Hutchins joined the Oneida community with his family on March 17, 1850. He was 10 years old.  He enlisted at age 22 at Oneida, NY on April 2, 1862 as a private in Company H. 34th Infantry Regiment of New York Volunteers. He was discharged November 14, 1862 on a disability.  Hutchins reenlisted December 14, 1863 in the 9th Regiment of the New York Heavy Artillery.  In May 1864 he was sent to a hospital in Philadelphia and sent home on “furlough”. He died of typhoid fever on December 2, 1864.






William Langstaff Vaill 

Vaill enlisted on June 17, 1864.  He was wounded at the Battle of Cedar Creek, Virginia. He had a leg amputated. Vaill, a 17 year old, later died in a Washington, DC hospital after less than six months of service.

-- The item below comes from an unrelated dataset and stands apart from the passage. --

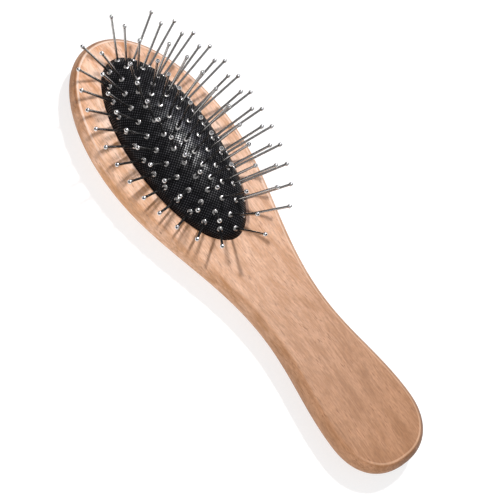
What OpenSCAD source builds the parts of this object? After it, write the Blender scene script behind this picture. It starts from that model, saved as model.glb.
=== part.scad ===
// Pin brush. A one-piece beech body carries a domed rubber cushion with a woven face,
// and ball-ended steel pins stand fanned out on the cushion in three rings and a centre row.
// The brush lies on its back with the pins up. X runs from the head's tip to the butt,
// Y across, and the origin is on the back at half the body's length.

/* [Wooden body] */
// Overall length of the body
body_length = 220; // [190:1:260]
// Thickness of the body from its back to its front face
body_thickness = 16; // [15:0.5:22]
// Greatest width of the head
head_width = 63.6; // [58:0.1:76]
// Distance from the head's tip to its widest place
head_widest = 56.9; // [48:0.1:65]
// Fullness of the head's round end, where 2 is an ellipse
head_fullness = 2.06; // [1.9:0.02:2.6]
// Width at the narrowest place of the neck
neck_width = 32; // [28:0.2:40]
// Distance from the head's tip to the narrowest place of the neck
neck_place = 146; // [130:1:155]
// Greatest width of the handle
handle_width = 41.8; // [36:0.2:50]
// Distance from the handle's widest place to the butt
handle_widest = 23.7; // [20:0.1:30]
// Fullness of the handle's round butt, where 2 is an ellipse
butt_fullness = 2.3; // [1.9:0.02:2.6]

/* [Rounded edges] */
// Depth of the side's fullest line below the front face
crest_depth = 4.2; // [3.5:0.1:8]
// Distance of the front face's edge in from the fullest line
front_inset = 2.6; // [1.5:0.1:4]
// Distance of the back's flat in from the fullest line at the head
head_back_inset = 14; // [8:0.5:15]
// Distance of the back's flat in from the fullest line at the neck
neck_back_inset = 10; // [6:0.5:11]
// Distance of the back's flat in from the fullest line at the handle
handle_back_inset = 12.5; // [7:0.5:13]
// Width of the sanded softening on the front face's edge
edge_softening = 0.7; // [0.3:0.1:1.2]

/* [Pocket for the cushion] */
// Distance from the head's tip to the middle of the cushion
cushion_place = 58.1; // [55:0.1:62]
// Depth of the pocket below the front face
pocket_depth = 8; // [6.5:0.5:10]
// Thickness of the lip of wood over the cushion's flange
lip_thickness = 2.2; // [1.5:0.1:2.6]
// Clearance between the cushion and the wood round it
seat_clearance = 0.3; // [0.2:0.05:0.5]
// Turn of the cushion and its pins in the head, as it was set by hand
cushion_turn = -2; // [-3:0.1:3]

/* [Cushion] */
// Length of the cushion at the front face
cushion_length = 92.4; // [86:0.2:94]
// Width of the cushion at the front face
cushion_width = 38.6; // [35:0.2:40]
// Height of the cushion's crown above the front face
cushion_height = 14.2; // [12.5:0.1:18]
// Thickness of the cushion's wall
cushion_wall = 2.4; // [2.2:0.1:3]
// Reach of the flange into the groove under the lip
flange_reach = 1.5; // [1:0.1:2]
// Thickness of the flange
flange_thickness = 2; // [1.2:0.1:2.4]

/* [Pins] */
// Length of a pin from the cushion's face to the top of its ball
pin_length = 22.9; // [15:0.1:26]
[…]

Those Who Served Prior To Joining The Oneida Community:

                                                                                                                                                                                                                                                                 Lorenzo Bolles, Jr. 



Bolles was 39 years old living in Iowa when he enlisted on July 28, 1862. Shortly thereafter he was commissioned as Regimental Chaplain on January 6, 1863 in Houston, Missouri.  Due to sunstroke, he suffered a disability and resigned July 16, 1863.








James W. Towner

Towner was born in Willsboro, New York, one of twelve children of Samuel Upson Towner and Sophia Webb Smith.  He completed a course in the Franklin Academy.  In 1850 he married Cinderella Sweet. Towner then studied theology and entered the Universalist ministry in Westfield, Ohio. James Towner defended the Northern side of the slavery question, studied law and was admitted to the bar in Iowa in 1859.

Once the civil war broke out, he was among the first who enlisted for three years, entering camp at Dubuque, Iowa, on August 1861. There the 9th Iowa Volunteer Infantry was organizing and he was chosen captain of Company F. He went to the field with his regiment in September.  He served in Missouri and Arkansas until the battle of Pea Ridge, March 5-7,1862. In that bloody conflict he was badly wounded, losing his left eye. While recovering, he was absent on leave until July.  He then rejoined the regiment at Helena, Arkansas and was in the actions at Chickasaw Bayou, Mississippi, on December 30,1862, and Arkansas Post, Arkansas, on January 12,1863. After becoming disabled for field service, he was discharged in February 1863, at Young’s Point, Louisiana and returned home. On leaving Company F near Vicksburg, all its members who were present, 56 in number, signed and presented to him a letter saying: “Learning with regret that you are about to leave us, we, your old company who have shared with you the hardships of the march, and the dangers of the battlefield, would tender you our warmest regards, and assure you that you will hold a place in our hearts around which will cluster the brightest memories. You have, captain, our prayers and best wishes.” This was one of Towner’s most valued life mementos. On October1863, he was commissioned Captain of the Invalid Corps (afterwards named the Veteran Reserve Corps) by President Lincoln in which he served with Company B, 2nd Regiment, doing garrison and post duty until July, 1866.


4 Comments (+add yours?)

  1. Steve Hanken
    Feb 01, 2014 @ 11:15:32

    Bolles, Lorenzo Jr. 21st Iowa Infantry Co. K, Age 39. Residence Sand Spring, nativity Connecticut. Enlisted July 28, 1862. Mustered Aug. 23, 1862. Promoted Chaplain Jan. 6, 1863. Resigned July 16, 1863.


  2. Steve Hanken
    Feb 01, 2014 @ 11:17:39

    Towner, James W.; 9th Iowa Infantry, Co. F, Age 37 Residence West Union, nativity New York. Appointed Captain Sept.14, 1861. Mustered Sept. 14, 1861. Wounded severely in head March 7, 1862, Pea Ridge, Ark. Resigned Jan. 30, 1863, Young’s Point, La.


  3. Chris Jepsen
    Apr 13, 2015 @ 19:55:04

    James W. Towner later went on to become our first Superior Court Judge here in Orange County, California.